When taken at their word we can presume that the Federal Reserve’s goal is to primarily fight inflation, and that they intend to keep raising rates until inflation has been beaten down to below 2%. A large contingent of the market (both dumb and smart) stop their considerations here. Yes, a very large contingent of the market is simply making bets on what the Fed will do, and not on both what the Fed will do, and what is possible. Dumb market participants are doing this, and smart market participants are simply trading their expectations of what dumb money will do.
So we see the following behavior (and this is what determines the macro). Any news that increases the chance the Fed will raise rates at future meetings (even though treasuries are mostly divorced from the overnight Fed funds rate) will push asset prices down. Any news that increases the chance that the Fed will slow down the rate at which they raise rates will push asset prices up. I covered this at the end of last week, although when I had covered it, my expectation was for a lower CPI print due to the amount of our petroleum reserves that we are currently selling. It seems that pillaging our energy stores was not enough to offset the continued rise in prices.
You will continue to see this behavior from the markets until the Federal Reserve is forced to change course, which is why the macro has been, and still is flat/down. All market participants are watching nothing else except for the Federal Reserve. Nobody cares about any of the data beyond the question “what will the federal reserve do as a result of this?” That question applies to the treasury markets as well. If the expectation is for the federal reserve to raise rates and continue to hold liquidity out of the treasury markets, then the treasuries will continue to sell off. Any speculator would be silly to be buying treasuries right now, and as such interest rates are continuing to rise as the sell-off continues.
We’re getting close to the point where the new issuance of debt will be upwards of 4% as the 1 year bond and above are all sitting around 3.9%. Even at the shortest end of the curve on the 4 week bill, yields are currently sitting at 2.6%. According to the government, their average interest paid on debt is still sitting at 1.971%.

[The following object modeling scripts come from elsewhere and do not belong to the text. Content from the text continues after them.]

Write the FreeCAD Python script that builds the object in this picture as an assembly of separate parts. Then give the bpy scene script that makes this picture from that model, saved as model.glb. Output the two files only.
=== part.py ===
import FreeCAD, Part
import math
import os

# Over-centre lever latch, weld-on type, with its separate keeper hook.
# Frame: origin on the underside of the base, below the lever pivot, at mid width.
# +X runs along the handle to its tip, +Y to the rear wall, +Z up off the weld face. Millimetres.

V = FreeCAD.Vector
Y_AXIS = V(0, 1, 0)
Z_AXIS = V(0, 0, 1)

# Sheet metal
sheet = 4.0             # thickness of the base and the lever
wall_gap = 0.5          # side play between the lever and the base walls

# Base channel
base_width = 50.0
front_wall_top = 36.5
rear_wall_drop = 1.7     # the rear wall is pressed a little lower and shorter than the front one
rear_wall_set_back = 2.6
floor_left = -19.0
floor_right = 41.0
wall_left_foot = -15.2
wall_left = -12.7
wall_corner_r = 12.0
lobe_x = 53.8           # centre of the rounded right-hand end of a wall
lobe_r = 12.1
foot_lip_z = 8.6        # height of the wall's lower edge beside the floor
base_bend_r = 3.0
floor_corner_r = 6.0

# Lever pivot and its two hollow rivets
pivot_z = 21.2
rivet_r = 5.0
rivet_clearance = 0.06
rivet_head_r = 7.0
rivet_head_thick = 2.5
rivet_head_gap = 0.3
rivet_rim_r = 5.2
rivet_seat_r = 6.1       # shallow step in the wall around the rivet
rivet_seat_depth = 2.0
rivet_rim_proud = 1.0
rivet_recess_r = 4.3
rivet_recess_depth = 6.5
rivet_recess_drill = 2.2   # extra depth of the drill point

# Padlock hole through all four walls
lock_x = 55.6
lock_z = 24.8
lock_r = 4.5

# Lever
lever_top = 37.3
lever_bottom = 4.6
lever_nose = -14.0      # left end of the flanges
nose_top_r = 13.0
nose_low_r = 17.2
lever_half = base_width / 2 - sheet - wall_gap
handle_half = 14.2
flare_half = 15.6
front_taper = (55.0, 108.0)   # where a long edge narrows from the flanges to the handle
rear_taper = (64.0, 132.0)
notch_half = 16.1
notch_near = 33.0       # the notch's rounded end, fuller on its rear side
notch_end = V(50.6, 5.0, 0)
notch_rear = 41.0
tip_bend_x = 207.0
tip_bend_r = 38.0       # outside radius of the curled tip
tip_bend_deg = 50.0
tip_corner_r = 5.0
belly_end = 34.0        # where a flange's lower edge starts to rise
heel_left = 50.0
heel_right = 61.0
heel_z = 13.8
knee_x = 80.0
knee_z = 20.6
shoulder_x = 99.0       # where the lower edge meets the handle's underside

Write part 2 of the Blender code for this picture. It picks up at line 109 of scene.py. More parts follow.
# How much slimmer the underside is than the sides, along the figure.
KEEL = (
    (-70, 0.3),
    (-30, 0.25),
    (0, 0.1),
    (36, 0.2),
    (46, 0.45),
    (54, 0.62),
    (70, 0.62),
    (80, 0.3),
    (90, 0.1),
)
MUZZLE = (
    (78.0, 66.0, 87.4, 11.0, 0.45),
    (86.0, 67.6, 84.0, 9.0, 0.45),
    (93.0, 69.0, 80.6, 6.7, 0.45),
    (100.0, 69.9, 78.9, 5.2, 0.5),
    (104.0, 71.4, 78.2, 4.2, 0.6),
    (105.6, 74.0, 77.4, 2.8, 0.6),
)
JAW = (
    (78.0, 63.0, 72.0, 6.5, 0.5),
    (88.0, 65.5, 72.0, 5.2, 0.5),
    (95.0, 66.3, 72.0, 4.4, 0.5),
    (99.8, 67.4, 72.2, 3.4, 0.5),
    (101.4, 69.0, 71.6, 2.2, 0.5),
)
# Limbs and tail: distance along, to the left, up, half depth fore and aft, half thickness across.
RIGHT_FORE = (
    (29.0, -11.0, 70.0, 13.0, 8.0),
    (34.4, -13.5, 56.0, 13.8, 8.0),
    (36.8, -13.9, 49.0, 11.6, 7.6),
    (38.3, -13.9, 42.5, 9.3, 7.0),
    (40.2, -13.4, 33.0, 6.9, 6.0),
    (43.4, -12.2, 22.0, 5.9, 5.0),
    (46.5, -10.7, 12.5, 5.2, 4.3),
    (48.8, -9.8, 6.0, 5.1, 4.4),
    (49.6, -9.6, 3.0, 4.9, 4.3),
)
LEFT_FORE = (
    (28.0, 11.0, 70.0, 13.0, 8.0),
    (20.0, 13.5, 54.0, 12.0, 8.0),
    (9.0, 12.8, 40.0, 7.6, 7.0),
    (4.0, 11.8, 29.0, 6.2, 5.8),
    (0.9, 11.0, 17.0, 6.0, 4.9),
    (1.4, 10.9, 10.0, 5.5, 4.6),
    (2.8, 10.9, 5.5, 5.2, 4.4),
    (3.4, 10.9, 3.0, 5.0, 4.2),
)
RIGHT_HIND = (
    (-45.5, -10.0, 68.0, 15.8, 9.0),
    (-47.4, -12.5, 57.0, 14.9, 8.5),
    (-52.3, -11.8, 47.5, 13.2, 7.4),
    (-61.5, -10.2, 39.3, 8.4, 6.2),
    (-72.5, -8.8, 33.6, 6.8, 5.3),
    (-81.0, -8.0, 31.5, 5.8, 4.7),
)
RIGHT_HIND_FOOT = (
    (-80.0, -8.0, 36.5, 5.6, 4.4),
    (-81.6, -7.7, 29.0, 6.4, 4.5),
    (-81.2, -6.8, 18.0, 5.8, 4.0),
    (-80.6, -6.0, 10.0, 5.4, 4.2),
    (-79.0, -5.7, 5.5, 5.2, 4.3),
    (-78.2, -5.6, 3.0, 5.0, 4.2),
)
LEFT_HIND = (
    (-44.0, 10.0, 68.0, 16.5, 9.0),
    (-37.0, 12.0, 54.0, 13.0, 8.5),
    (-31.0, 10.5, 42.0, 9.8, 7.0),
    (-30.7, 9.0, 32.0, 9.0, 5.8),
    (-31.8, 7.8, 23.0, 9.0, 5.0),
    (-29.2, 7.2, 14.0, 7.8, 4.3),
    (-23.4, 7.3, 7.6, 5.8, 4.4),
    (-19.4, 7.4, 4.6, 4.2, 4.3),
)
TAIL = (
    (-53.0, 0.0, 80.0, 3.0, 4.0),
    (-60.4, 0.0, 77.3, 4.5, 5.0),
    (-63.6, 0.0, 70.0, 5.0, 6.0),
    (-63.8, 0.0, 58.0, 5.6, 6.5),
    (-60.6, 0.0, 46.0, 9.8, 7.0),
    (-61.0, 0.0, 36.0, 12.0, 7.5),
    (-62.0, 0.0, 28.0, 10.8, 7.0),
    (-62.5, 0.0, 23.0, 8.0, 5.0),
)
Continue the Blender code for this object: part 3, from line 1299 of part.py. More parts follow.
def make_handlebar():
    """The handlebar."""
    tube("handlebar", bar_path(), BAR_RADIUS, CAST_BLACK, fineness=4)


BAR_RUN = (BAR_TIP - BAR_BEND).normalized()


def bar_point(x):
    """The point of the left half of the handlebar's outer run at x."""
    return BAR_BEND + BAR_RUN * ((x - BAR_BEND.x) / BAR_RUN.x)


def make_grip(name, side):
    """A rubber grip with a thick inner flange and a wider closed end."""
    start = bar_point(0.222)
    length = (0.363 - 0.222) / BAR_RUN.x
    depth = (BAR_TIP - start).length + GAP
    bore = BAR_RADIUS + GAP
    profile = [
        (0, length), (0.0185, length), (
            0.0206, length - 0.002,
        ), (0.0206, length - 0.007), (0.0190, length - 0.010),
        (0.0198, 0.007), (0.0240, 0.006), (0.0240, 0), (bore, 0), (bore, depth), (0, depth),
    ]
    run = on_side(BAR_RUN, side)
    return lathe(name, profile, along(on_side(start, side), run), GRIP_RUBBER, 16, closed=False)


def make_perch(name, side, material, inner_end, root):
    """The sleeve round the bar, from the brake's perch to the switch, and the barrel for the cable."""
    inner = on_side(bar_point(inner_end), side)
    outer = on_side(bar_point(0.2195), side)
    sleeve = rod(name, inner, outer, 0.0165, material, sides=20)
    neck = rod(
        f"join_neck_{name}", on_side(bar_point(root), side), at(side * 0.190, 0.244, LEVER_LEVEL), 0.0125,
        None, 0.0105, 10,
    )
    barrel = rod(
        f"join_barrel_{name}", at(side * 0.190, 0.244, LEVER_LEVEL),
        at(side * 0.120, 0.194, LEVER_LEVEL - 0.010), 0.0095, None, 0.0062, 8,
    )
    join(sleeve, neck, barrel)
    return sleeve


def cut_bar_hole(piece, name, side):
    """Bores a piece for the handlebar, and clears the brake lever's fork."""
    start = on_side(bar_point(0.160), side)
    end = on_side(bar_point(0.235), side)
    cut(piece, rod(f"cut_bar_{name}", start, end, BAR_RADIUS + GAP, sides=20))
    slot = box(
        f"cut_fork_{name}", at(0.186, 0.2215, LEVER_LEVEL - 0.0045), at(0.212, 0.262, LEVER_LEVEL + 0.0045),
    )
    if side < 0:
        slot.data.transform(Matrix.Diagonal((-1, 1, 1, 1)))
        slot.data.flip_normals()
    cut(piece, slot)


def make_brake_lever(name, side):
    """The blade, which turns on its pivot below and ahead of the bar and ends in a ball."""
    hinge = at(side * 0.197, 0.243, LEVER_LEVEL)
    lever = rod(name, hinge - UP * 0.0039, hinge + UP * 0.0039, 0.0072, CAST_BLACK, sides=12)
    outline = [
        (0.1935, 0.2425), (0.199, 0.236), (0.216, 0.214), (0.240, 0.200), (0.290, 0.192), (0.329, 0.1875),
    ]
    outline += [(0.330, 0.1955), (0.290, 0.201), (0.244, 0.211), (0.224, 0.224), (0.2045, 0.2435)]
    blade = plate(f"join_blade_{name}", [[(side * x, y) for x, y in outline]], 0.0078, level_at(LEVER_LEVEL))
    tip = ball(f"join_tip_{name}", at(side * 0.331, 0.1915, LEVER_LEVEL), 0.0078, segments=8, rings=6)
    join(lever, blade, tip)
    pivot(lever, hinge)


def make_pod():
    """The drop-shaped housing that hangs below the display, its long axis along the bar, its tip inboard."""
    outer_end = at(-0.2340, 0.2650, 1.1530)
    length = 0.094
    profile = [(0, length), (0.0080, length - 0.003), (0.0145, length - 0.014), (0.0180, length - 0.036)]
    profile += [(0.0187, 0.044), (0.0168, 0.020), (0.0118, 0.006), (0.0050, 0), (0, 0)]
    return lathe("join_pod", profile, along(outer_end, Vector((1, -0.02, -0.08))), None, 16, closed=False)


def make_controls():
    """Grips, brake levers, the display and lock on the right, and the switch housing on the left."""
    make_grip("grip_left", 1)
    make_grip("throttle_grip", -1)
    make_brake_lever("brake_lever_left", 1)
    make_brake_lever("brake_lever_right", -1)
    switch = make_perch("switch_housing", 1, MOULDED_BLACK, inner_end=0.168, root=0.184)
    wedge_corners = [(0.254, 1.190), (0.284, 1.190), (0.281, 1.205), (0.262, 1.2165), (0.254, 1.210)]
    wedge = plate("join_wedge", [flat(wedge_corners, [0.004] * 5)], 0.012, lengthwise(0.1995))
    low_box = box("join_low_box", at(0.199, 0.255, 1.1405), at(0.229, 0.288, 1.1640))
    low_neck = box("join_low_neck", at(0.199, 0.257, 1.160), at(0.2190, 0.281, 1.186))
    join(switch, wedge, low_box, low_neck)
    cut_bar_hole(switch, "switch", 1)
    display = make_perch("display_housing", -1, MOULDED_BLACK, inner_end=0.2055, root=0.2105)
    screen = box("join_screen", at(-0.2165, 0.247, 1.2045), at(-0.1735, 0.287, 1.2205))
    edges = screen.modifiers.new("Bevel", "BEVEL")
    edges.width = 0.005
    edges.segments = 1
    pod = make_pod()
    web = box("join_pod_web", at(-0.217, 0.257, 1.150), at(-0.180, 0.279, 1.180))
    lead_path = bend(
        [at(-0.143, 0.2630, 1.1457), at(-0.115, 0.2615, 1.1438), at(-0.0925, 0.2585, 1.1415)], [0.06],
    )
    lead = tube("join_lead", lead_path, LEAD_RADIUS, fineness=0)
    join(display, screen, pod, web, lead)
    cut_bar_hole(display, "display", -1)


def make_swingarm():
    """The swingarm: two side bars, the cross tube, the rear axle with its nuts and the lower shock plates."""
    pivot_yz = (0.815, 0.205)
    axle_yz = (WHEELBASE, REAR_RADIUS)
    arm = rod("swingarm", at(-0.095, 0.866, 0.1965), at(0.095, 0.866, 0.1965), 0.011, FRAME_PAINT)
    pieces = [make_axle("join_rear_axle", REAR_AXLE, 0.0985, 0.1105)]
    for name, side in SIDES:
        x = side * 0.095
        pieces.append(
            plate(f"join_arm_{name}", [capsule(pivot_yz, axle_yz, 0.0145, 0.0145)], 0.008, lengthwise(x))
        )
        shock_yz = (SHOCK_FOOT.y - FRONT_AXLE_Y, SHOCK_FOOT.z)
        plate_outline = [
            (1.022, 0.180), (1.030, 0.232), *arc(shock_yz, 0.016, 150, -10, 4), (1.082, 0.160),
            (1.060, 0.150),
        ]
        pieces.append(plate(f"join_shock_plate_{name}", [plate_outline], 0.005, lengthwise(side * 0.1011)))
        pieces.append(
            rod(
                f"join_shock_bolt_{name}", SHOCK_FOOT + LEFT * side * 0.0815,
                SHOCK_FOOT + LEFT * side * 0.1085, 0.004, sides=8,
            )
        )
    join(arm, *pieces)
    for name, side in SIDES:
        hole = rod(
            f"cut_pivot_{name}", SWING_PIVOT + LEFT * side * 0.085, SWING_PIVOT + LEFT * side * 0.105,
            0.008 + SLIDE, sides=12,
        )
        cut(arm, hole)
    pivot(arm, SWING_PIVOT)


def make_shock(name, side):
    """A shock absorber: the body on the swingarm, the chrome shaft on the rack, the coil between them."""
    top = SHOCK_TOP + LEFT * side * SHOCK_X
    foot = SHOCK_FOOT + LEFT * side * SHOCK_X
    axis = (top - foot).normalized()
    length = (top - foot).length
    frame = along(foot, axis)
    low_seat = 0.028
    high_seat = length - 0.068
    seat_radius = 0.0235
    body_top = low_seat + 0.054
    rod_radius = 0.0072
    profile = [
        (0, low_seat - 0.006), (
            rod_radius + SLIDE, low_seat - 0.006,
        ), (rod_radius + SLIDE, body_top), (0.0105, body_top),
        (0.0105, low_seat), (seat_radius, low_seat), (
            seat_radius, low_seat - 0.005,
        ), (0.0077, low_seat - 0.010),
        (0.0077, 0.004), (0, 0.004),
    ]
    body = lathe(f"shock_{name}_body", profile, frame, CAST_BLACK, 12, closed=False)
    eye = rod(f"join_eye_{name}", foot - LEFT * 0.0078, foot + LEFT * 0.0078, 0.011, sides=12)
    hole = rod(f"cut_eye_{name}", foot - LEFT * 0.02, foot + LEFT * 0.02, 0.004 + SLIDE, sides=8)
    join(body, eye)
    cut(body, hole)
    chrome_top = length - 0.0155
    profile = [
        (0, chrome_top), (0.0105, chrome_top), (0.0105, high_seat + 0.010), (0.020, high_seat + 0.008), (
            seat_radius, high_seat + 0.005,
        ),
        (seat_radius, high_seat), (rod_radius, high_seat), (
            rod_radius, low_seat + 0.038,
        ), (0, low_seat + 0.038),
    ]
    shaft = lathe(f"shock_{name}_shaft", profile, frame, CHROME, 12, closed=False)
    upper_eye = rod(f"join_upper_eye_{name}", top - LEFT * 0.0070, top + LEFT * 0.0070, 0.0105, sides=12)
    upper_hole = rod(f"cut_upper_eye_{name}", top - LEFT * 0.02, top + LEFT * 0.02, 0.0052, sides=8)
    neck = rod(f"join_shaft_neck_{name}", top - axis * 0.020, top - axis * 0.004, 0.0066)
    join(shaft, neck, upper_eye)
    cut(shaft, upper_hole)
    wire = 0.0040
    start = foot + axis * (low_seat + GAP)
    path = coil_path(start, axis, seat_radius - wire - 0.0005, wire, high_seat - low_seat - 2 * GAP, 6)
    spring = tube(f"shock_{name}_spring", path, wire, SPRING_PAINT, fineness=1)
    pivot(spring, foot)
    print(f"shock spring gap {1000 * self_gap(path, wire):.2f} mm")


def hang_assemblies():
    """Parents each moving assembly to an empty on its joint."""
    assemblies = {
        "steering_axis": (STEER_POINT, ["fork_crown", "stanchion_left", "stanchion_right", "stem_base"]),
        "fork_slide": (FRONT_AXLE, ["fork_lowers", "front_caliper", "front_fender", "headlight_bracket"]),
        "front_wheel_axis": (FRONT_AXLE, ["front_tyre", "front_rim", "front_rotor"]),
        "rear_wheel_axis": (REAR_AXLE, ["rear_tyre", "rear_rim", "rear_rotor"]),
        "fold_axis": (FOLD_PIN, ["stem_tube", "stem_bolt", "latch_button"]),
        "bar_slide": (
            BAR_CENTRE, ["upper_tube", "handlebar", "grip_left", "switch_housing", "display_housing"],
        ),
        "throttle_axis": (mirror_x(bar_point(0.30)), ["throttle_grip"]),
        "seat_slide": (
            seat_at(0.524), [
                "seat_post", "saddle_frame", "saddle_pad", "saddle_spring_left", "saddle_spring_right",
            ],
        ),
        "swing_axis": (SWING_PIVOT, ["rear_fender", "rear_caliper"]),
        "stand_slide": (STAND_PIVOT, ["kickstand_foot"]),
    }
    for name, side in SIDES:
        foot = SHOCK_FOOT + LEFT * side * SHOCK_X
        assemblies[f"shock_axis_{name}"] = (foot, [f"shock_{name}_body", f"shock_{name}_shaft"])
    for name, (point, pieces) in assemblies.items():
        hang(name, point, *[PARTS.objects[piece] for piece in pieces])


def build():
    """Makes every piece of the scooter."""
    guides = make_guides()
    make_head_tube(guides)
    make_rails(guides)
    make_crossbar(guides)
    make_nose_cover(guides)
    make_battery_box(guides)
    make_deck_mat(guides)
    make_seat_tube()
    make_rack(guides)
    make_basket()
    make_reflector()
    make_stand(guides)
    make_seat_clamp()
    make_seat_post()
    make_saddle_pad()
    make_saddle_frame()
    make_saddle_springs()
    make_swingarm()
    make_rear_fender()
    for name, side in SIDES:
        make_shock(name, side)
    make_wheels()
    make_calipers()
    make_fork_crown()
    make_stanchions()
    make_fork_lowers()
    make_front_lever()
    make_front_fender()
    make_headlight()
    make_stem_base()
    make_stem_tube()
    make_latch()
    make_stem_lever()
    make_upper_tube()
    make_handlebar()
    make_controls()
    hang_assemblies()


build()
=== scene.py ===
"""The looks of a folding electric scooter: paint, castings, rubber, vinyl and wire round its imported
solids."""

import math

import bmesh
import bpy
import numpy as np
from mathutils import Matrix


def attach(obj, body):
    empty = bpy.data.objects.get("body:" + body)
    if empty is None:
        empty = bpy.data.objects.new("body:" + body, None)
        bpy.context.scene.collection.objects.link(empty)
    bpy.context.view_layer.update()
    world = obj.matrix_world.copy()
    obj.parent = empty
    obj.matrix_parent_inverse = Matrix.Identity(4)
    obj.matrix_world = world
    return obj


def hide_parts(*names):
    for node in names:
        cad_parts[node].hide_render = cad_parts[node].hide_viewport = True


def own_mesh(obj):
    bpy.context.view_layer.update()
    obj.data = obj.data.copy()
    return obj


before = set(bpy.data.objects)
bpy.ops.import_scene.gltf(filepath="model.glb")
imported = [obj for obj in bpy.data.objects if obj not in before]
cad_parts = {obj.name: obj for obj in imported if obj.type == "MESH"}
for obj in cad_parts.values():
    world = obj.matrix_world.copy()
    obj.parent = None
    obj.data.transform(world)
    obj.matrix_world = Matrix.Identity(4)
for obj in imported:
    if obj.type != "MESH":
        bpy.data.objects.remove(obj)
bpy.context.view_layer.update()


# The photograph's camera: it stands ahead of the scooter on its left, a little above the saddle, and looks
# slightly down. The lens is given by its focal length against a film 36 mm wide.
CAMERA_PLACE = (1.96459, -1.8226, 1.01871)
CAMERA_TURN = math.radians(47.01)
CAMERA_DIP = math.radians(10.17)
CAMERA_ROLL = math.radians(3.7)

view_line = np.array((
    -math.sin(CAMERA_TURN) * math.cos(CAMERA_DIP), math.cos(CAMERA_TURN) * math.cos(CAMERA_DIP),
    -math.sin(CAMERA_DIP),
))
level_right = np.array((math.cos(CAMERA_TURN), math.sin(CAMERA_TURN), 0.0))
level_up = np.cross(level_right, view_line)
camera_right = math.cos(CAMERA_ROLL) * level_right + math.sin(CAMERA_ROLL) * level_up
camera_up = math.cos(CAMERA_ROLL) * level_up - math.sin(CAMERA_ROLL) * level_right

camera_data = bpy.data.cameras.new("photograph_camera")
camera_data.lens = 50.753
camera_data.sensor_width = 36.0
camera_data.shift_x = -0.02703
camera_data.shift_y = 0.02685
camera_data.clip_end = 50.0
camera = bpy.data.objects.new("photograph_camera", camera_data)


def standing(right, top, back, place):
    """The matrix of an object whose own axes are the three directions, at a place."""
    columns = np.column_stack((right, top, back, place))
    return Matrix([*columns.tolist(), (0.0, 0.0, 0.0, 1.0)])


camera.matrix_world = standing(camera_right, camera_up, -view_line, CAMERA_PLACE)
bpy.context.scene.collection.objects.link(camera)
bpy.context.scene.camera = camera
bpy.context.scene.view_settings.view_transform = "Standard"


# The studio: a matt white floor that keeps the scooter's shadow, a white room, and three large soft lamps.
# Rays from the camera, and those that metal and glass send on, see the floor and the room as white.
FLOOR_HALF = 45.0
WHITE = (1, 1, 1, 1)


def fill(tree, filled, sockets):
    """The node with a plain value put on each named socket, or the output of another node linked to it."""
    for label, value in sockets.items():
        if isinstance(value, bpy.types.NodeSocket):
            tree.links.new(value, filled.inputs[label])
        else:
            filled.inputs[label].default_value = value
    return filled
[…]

What will interest rates look like by the end of the year? In march, I was predicting 4.5% on the 3 year note by December, but at the current rate we may very well eclipse that prediction, which probably seemed like a ludicrous prediction at that time. This also implies that asset prices will be pushed even lower to close the year out. You should be keeping that in mind as the year continues, do not go all in on these markets yet, we still are not at the secular bottom, and you still have time to be accumulating more cash or continuing a calm DCA strategy.
Currently, the Fed only has one tool available to them to inject some liquidity back into the markets. This is, as I’ve stated before, the Overnight Reverse Repo facility. If they stop paying interest for entities using that facility, most entities using it will stop, and will likely use their liquidity to buy treasuries and other assets. It will essentially release ~$2 trillion in funds back into the broader markets. So there will be a brief period where that money will be chasing assets until those entities are repositioned as they wish to be. I expect that when the Federal Reserve does this, it will be a sign that the Treasury has pressured them, and that they’re close to the end. Releasing the liquidity in the Reverse Repo facility will likely put a short term bottom into the markets, but the bleeding will continue after that. Be aware of the coming playbook and plan accordingly.